### Data extract

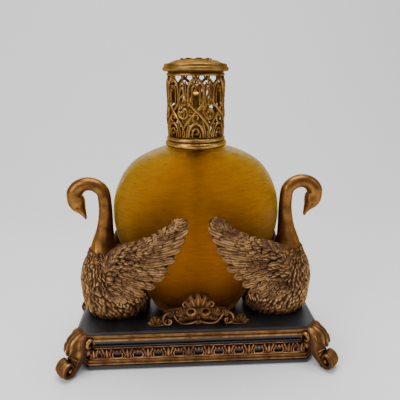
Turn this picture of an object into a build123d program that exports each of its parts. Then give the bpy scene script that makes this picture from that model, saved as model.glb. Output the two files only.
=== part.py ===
"""Catalytic fragrance lamp: an amber flask between two swans on a footed plinth.

Millimetres, +Z up, front of the lamp towards -Y, origin on the table under the middle of the plinth.
"""
import os
from math import cos, pi, radians, sin, sqrt

from build123d import *

os.makedirs("parts", exist_ok=True)

# ---------------------------------------------------------------- driving dimensions
PLINTH_WIDTH = 170.0          # top plate along X
PLINTH_DEPTH = 64.0           # top plate along Y
CANT = 8.0                    # cut corner that carries a foot
CORE_INSET = 5.0              # how far the core lies inside the top plate's outline

BOARD_BOTTOM = 1.2            # levels of the plinth's layers, from the table up
BOARD_TOP = 3.6
LOWER_MOULDING_TOP = 7.8
FRIEZE_TOP = 17.6
COVE_TOP = 22.8
UPPER_MOULDING_TOP = 28.2
PLATE_TOP = 29.5

ROUNDING = 0.46               # radius of a half-round moulding, as a share of its height
BOARD_PROUD = 2.2             # how far each layer stands out of the top plate's outline
LOWER_PROUD = 2.0
FRIEZE_PROUD = 0.6
COVE_PROUD = -1.6
UPPER_PROUD = 1.6
COVE_LEDGE = 1.2              # height and reach of the step at the cove's foot
BOARD_BEVEL = 0.5
PLATE_BEVEL = 0.8

RECESS_PITCH = 14.3           # frieze compartments
RECESS_WIDTH = 7.4
RECESS_HEIGHT = 4.6
RECESS_DEPTH = 1.4
RECESS_DROP = 1.6             # below the middle of the strip
RECESS_CORNER_R = 0.9
LEAF_HOLLOW = (2.6, 1.3)      # half width and half height
LEAF_HOLLOW_DEPTH = 0.5
LEAF_HOLLOW_RISE = 2.6        # above the middle of the strip
FRONT_RECESSES = 11
SIDE_RECESSES = 3

FOOT_WIDTH = 11.0
FOOT_BACK = 2.4               # back of a foot, measured outwards from the cut corner
FELT_THICKNESS, FELT_R = 0.8, 3.4
FELT_DISTANCE = 12.7          # middle of a felt, measured outwards from the cut corner

NECK_TUBE_R = 4.6             # swan's neck at the top of its hook
HOOK_X, HOOK_Z, HOOK_R = 74.6, 117.0, 10.6

WALL = 3.0                    # glass
FLASK_CLEARANCE = 0.8         # between the flask and whatever it is lifted past
FLASK_SECTIONS = [            # height, half width, half depth
    (30.4, 29.6, 16.4),
    (32.0, 31.6, 17.8),
    (40.0, 35.8, 20.0),
    (55.0, 43.4, 22.6),
    (70.0, 50.2, 24.5),
    (85.0, 55.4, 25.7),
    (98.0, 58.0, 26.2),
    (108.0, 58.3, 26.3),
    (118.0, 57.0, 26.2),
    (128.0, 53.6, 25.7),
    (137.0, 48.4, 24.9),
    (144.0, 41.6, 23.8),
    (149.4, 31.8, 22.2),
    (152.4, 23.4, 20.4),
    (153.5, 18.0, 18.0),
]
SHOULDER_Z = 153.5
NECK_TOP = 160.0
NECK_R, NECK_BORE = 11.0, 7.9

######

* [Brief] Reproduce all of the material above word for word.

* [Task solution]
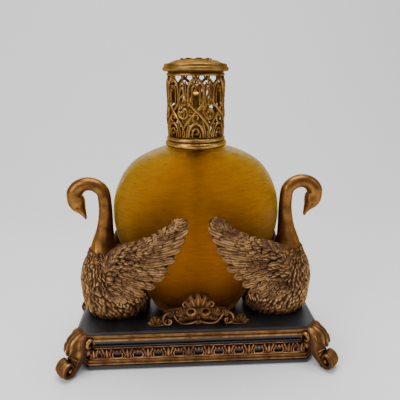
Turn this picture of an object into a build123d program that exports each of its parts. Then give the bpy scene script that makes this picture from that model, saved as model.glb. Output the two files only.
=== part.py ===
"""Catalytic fragrance lamp: an amber flask between two swans on a footed plinth.

Millimetres, +Z up, front of the lamp towards -Y, origin on the table under the middle of the plinth.
"""
import os
from math import cos, pi, radians, sin, sqrt

from build123d import *

os.makedirs("parts", exist_ok=True)

# ---------------------------------------------------------------- driving dimensions
PLINTH_WIDTH = 170.0          # top plate along X
PLINTH_DEPTH = 64.0           # top plate along Y
CANT = 8.0                    # cut corner that carries a foot
CORE_INSET = 5.0              # how far the core lies inside the top plate's outline

BOARD_BOTTOM = 1.2            # levels of the plinth's layers, from the table up
BOARD_TOP = 3.6
LOWER_MOULDING_TOP = 7.8
FRIEZE_TOP = 17.6
COVE_TOP = 22.8
UPPER_MOULDING_TOP = 28.2
PLATE_TOP = 29.5

ROUNDING = 0.46               # radius of a half-round moulding, as a share of its height
BOARD_PROUD = 2.2             # how far each layer stands out of the top plate's outline
LOWER_PROUD = 2.0
FRIEZE_PROUD = 0.6
COVE_PROUD = -1.6
UPPER_PROUD = 1.6
COVE_LEDGE = 1.2              # height and reach of the step at the cove's foot
BOARD_BEVEL = 0.5
PLATE_BEVEL = 0.8

RECESS_PITCH = 14.3           # frieze compartments
RECESS_WIDTH = 7.4
RECESS_HEIGHT = 4.6
RECESS_DEPTH = 1.4
RECESS_DROP = 1.6             # below the middle of the strip
RECESS_CORNER_R = 0.9
LEAF_HOLLOW = (2.6, 1.3)      # half width and half height
LEAF_HOLLOW_DEPTH = 0.5
LEAF_HOLLOW_RISE = 2.6        # above the middle of the strip
FRONT_RECESSES = 11
SIDE_RECESSES = 3

FOOT_WIDTH = 11.0
FOOT_BACK = 2.4               # back of a foot, measured outwards from the cut corner
FELT_THICKNESS, FELT_R = 0.8, 3.4
FELT_DISTANCE = 12.7          # middle of a felt, measured outwards from the cut corner

NECK_TUBE_R = 4.6             # swan's neck at the top of its hook
HOOK_X, HOOK_Z, HOOK_R = 74.6, 117.0, 10.6

WALL = 3.0                    # glass
FLASK_CLEARANCE = 0.8         # between the flask and whatever it is lifted past
FLASK_SECTIONS = [            # height, half width, half depth
    (30.4, 29.6, 16.4),
    (32.0, 31.6, 17.8),
    (40.0, 35.8, 20.0),
    (55.0, 43.4, 22.6),
    (70.0, 50.2, 24.5),
    (85.0, 55.4, 25.7),
    (98.0, 58.0, 26.2),
    (108.0, 58.3, 26.3),
    (118.0, 57.0, 26.2),
    (128.0, 53.6, 25.7),
    (137.0, 48.4, 24.9),
    (144.0, 41.6, 23.8),
    (149.4, 31.8, 22.2),
    (152.4, 23.4, 20.4),
    (153.5, 18.0, 18.0),
]
SHOULDER_Z = 153.5
NECK_TOP = 160.0
NECK_R, NECK_BORE = 11.0, 7.9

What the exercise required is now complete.